India’s middle class is buying gold by the kilo and throwing lavish weddings but can’t plan for a medical emergency. The real crisis? A culture that glorifies struggle and ignores financial literacy.
Analyst Hardik Joshi, in a LinkedIn post, ripped into India’s warped money priorities: “We teach kids to crack IIT, but not how to file an ITR. We buy gold in kilos, but don’t have health insurance. We plan for weddings, but not for retirement.”
For millions of middle-class families, financial planning stops at “beta job lag jaaye toh sab thik ho jaayega.”

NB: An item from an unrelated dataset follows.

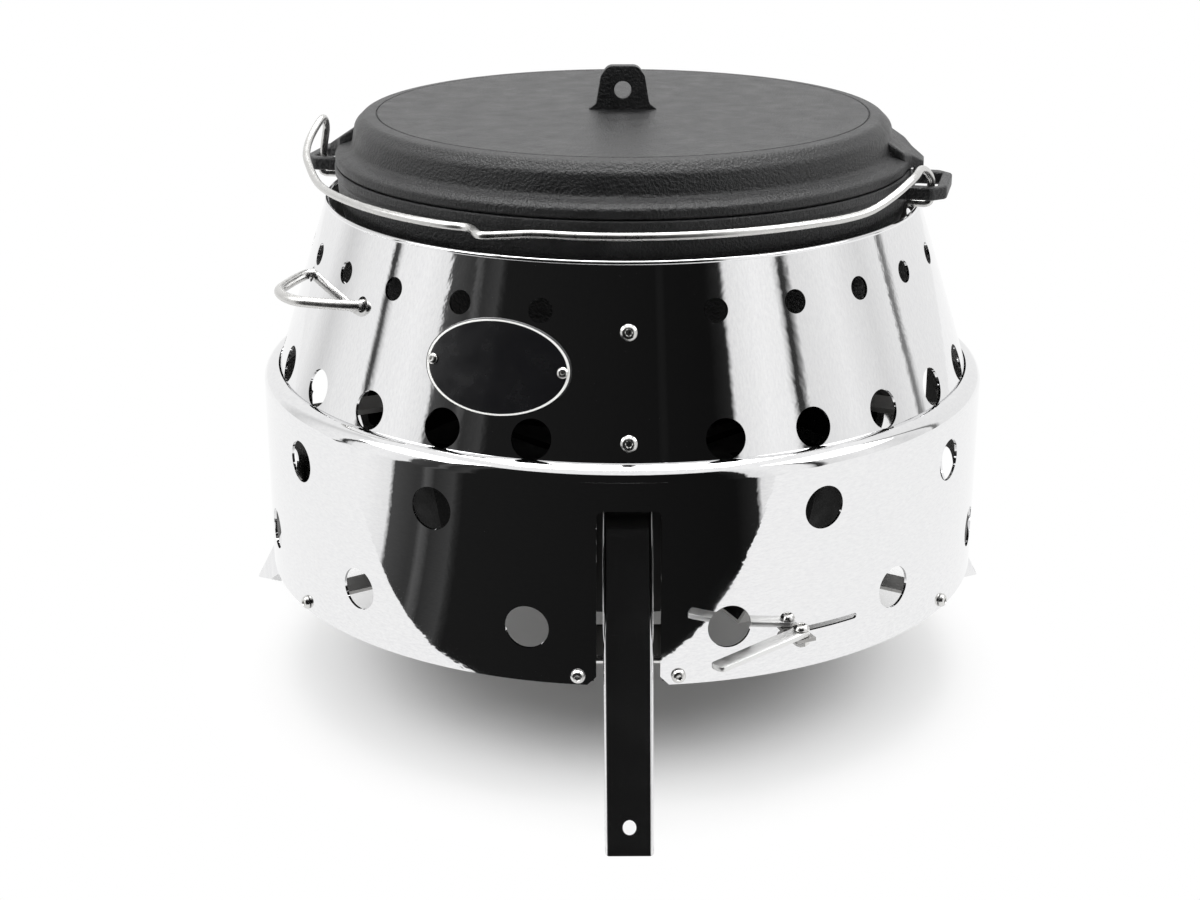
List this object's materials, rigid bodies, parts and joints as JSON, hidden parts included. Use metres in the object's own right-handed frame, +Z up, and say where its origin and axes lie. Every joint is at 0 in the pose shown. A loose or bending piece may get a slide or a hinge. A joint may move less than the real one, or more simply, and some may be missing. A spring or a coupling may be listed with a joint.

The rest—budgeting, insurance, passive income—is an afterthought.
Joshi called it what it is: “No budgeting. No risk management. No financial literacy. Just vibes and blind faith.”
And the data backs him. According to the National Centre for Financial Education, only 27% of Indian adults are financially literate. Less than 10% of households have retirement plans. Just 20% have health insurance. Most remain unprepared for emergencies, with no term coverage and no savings buffer.
In Joshi’s words: “Generational trauma gets passed down, but not generational financial wisdom.”
This neglect isn’t just bad planning—it’s dangerous. Low financial literacy traps families in cycles of debt, forces reliance on informal lenders, and leaves them exposed during crises. Even in urban areas, awareness of basic financial tools remains below global standards.
The problem runs deep, especially in poorer states and among women. Without a cultural shift, India’s middle class will continue to measure success in gold and ceremonies—while staying one crisis away from collapse.
“Finance isn’t just for the rich,” Joshi warned. “It’s for every middle-class family that wants to stop living paycheck to paycheck.”